Chinese High Speed Rail Attendants- Xinhua Photo
According to the state-run Xinhua News Agency, auditors say that embezzlers made off with the equivalent of $28.5 million for just the Beijing-Shanghai high speed rail project.

As a matter of personal opinion, I think this stands out as a cautionary tale over pinning any sort of long term economic recovery on numerous massive public works projects that would make the Big Dig look well run and fiscally responsible in comparison. It doesn't help that some of the politicians who are the most enthusiastic backers of high-speed rail here in the USA also backed things like TARP, the Stimulus or various government bailouts and have demonstrated zero appreciation for the massive costs involved in building and maintaining a dedicated high speed line.
Photo- Bill Wagner/Longview Daily News
WASHINGTON: Two BNSF Employees and a shuttle driver were killed while a fourth BNSF worker was in critical condition after a BNSF grain train collided with the shuttle van carrying them on March 24th in Longview, WA.

58 year old engineer Tom Kenny, 28 year old conductor trainee Christopher Loehr- both based out of Seattle- and 52 year old Dwight Hauk of Auburn, WA were being picked up by 60 year old shuttle driver Steven Sebastian and take to Vancouver, WA after their shifts when they were struck by the train.

The crossing is a remote, private crossing with no lights or arms that lower and raise on a train's approach. Instead, the crossing features a warning signs on top of a stop sign. John Higginson
TENNESSEE: For the first time in 21 years, Southern Railway 2-8-0 consolidated #630 is under steam. The Tennessee Valley Railroad Museum spent the better part of a decade restoring the 1904-built ALCo to working order, with break-in runs taking place over the last weekend of March 2011.

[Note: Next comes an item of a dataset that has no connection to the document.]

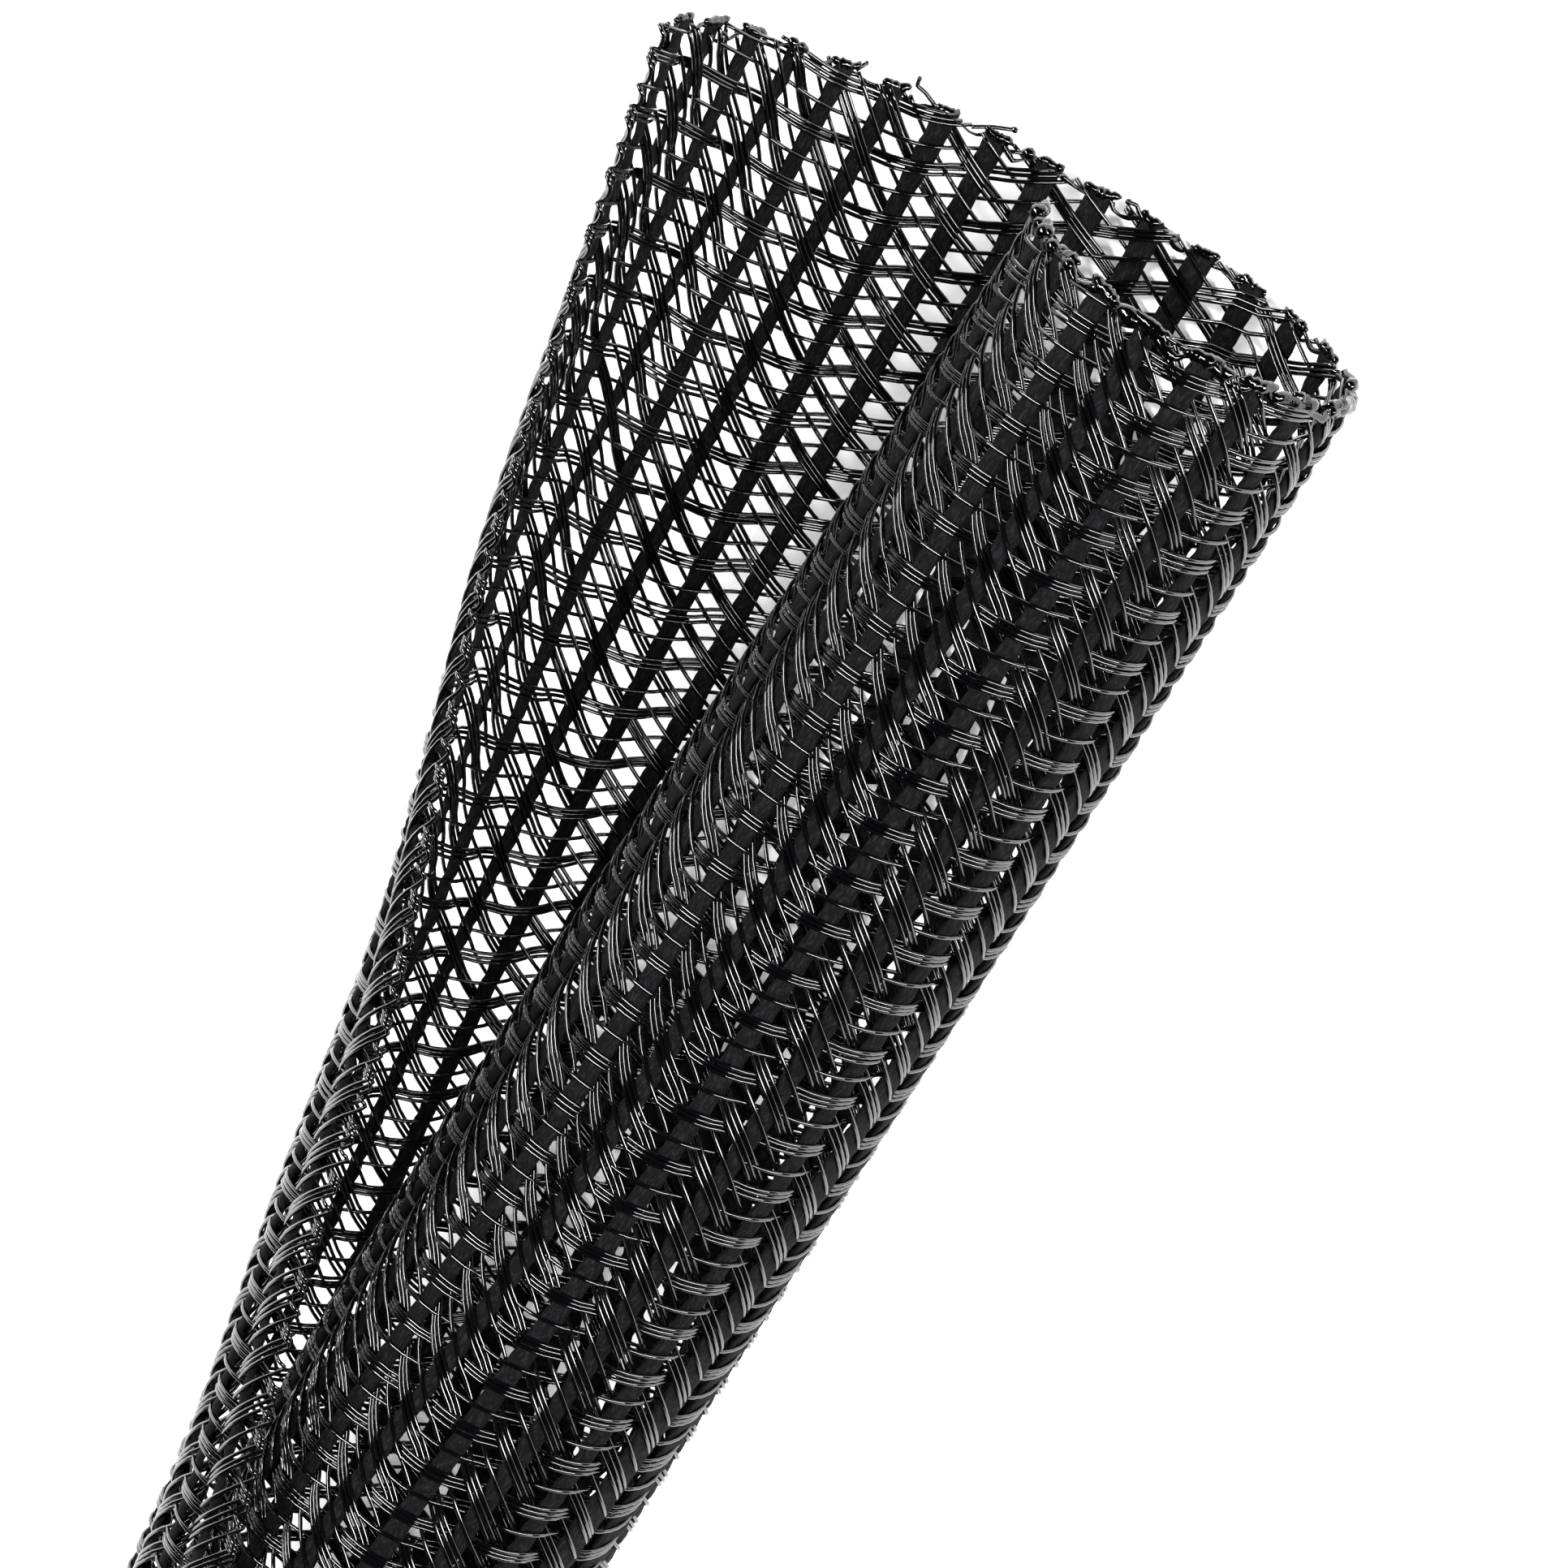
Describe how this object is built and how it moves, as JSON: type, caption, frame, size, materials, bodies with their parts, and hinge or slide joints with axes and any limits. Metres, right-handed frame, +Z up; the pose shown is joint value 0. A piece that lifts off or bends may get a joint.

Almost as noteworthy as the fact that the 2-8-0 is up and running once again is the fact that news of #630's revival was announced on Norfolk Southern's official Twitter page and a short video of the #630 being fired up on the company's official YouTube account. Norfolk Southern had announced last year that it would begin a partial revival of its steam program, using historic equipment form the Tennessee Valley Railroad Museum.

Ermelo in happier, more derailment-free times- Eugene Armer photo
SOUTH AFRICA: A derailment on the Transnet line between Ermelo and Richards Bay in the northeastern corner of South Africa is expected to slow coal exports.
The accident, which occurred on Wednesday near Ermelo in South Africa's northeastern Mpumalanga province, is likely to add pressure on South African coal producers, already struggling to export all their coal due to bottlenecks on the rail lines.

Spokesman Sandile Simelane said one of the two lines would reopen on Friday but could not confirm when the other would reopen.

"We anticipate one of the lines to reopen tomorrow," he told Reuters, adding that an investigation into the cause of the derailment was ongoing.

He declined to comment on how much tonnage would be lost as a result of the derailment. Besides the immediate impact, it also means trains have to be rerouted, causing further disruption to the transport of coal.

South Africa is a major exporter of coal to power stations in Europe and Asia, but exporters have failed to ship all of their product because of bottlenecks on the lines approaching the huge Richards Bay Coal Terminal.

South Africa exported 63.43 million tonnes of coal last year, boosted by demand from China and India, but far below the terminal's expanded capacity of 91 million tonnes.

Industry representatives have said South Africa was unlikely to export 60 million tonnes this year due to frequent problems on the line.

Transnet is investing heavily in new and improved infrastructure, but it will take years before a substantial increase in transported tonnages is seen.